**Material provided:**
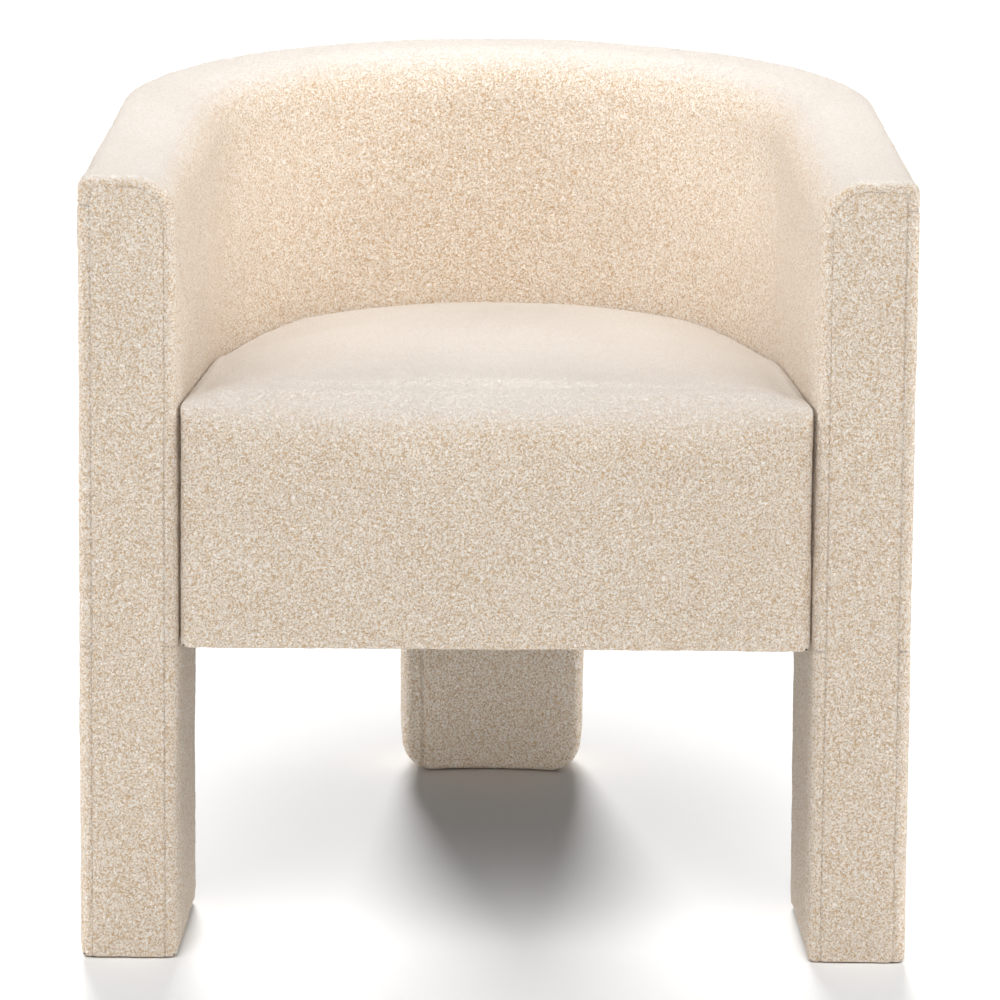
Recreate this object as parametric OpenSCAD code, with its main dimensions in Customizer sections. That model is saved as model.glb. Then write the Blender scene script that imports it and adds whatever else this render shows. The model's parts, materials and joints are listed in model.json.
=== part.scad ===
// Barrel armchair on three legs, fully upholstered.
// The wall of the chair is one band that runs round a horseshoe plan: a half round back with two
// straight arms, which splay out a little to the front. The arms go on down to the floor as the
// front legs, a short length of the back goes down as the rear leg, and a separate seat unit is
// bolted between the arms. Front of the chair is -Y, and the floor is z = 0.

/* [Overall] */
// Depth from the front of the arms to the outside of the back
overall_d = 700; // [660:5:740]
// Height of the top of the arms and back
overall_h = 687; // [660:1:720]
// Outside radius of the half round back
back_r = 337; // [325:1:345]
// Angle by which each arm splays out to the front
splay = 2.8; // [1:0.1:5]
// Thickness of the arms and back over the upholstery
wall_t = 84; // [78:1:92]
// Rounding of the top edge along the inside of the arms and back
inner_edge_r = 26; // [20:1:28]
// Rounding of the top edge along the outside of the arms and back
outer_edge_r = 12; // [10:1:16]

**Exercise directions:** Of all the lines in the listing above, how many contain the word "that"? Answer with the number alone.

**Answer to the problem:** 2